The piece with the Emu feathers was really important to me. It wasn’t just about weaving with stitch, it was about the materials I collected, learning from Aunty Clare Bates, who’s a master weaver, lives down in Wentworth on the Murray River, she took me to collect the grass, and then I was boiling up sap from the trees up there, and I collected the emu feathers from an Emu but I did so respectfully, from a deceased Emu…
So it was all these things, the person who you’re weaving with, the person who showed you where the grass is, the tree you got it from, I also included my own hair, it was really symbolic of all these connections and this time in my life. It all takes time. A lot of time. It’s up on my wall now, and it makes me smile because it reminds me of all those beautiful places out there.

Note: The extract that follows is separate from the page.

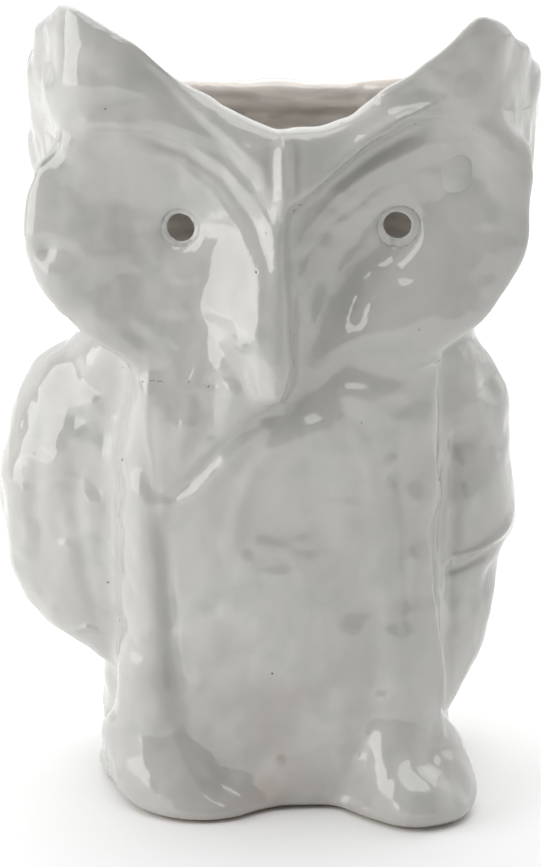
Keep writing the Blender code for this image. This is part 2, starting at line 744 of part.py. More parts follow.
def build_wing(name, side, bulge, front_edge, back_edge, lift_behind, drop_behind):
    """Bulging flap along the side of the body, hollow behind; its ends close in towards the back."""
    low = bulge[0][0]
    high = bulge[-1][0]

    def place(u, v):
        height = mix(low + lift_behind * u ** 1.4, high - drop_behind * u ** 1.4, v)
        return mix(front_edge(height), side * back_edge, u), height

    def thickness(u, v, direction, height):
        station = mix(low, high, v)
        return max(smooth(bulge, station) * wing_swell(u), 0.0) + BED + 2.0 - 1.0 * (1.0 - crown(v, 0.08))

    laid_on_wall(name, WING_ACROSS, spread(11, 0.25), place, thickness, hollow=WING_THICKNESS)


def build_wings():
    """Left wing in one piece, right wing in two with a step between them."""
    def left_front(height):
        return direction_at_x(smooth(LEG_LEFT_OUTER, height), height) - 0.5

    def right_front(height):
        beside_leg = direction_at_x(smooth(LEG_RIGHT_OUTER, height), height)
        return max(beside_leg, foot_right_side(height)) + 0.6

    build_wing("wing_left", -1.0, WING_LEFT, left_front, 134.0, 34.0, 22.0)
    build_wing("wing_covert_right", 1.0, COVERT_RIGHT, right_front, 134.0, 0.0, 22.0)
    build_wing("wing_right", 1.0, WING_RIGHT, right_front, 134.0, 40.0, 0.0)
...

So I went from thinking I was too good to weave, I didn’t have the patience to weave, to really getting the connections to weaving.
Earlier this year I was involved in a workshop with Jonthan Jones. Someone asked me, ‘should I use this colour?’. I said you’re already breaking the rules. It used to be that anything that fostered a connection between Aboriginal people and their mob was generally prohibited. Whether language, cultural practice, family association. These were the things you weren’t allowed to do.
This is the era of truth telling. We’re finally in a generation, in a world, in an age, when it can happen, but it needs to happen, so we can all keep moving forward. I didn’t expect the weaving to be a vehicle for this, but it certainly has been.
Truth telling takes place in so many forms. It’s important for other people trying to find their way, that we help thing. It’s not a money thing. It’s a struggle to make connections, to go up to an Aunty or Uncle, to start talking. What we do is we sit and have conversations, we do one on ones, we do social media, for people who are lost. We try to facilitate these connections.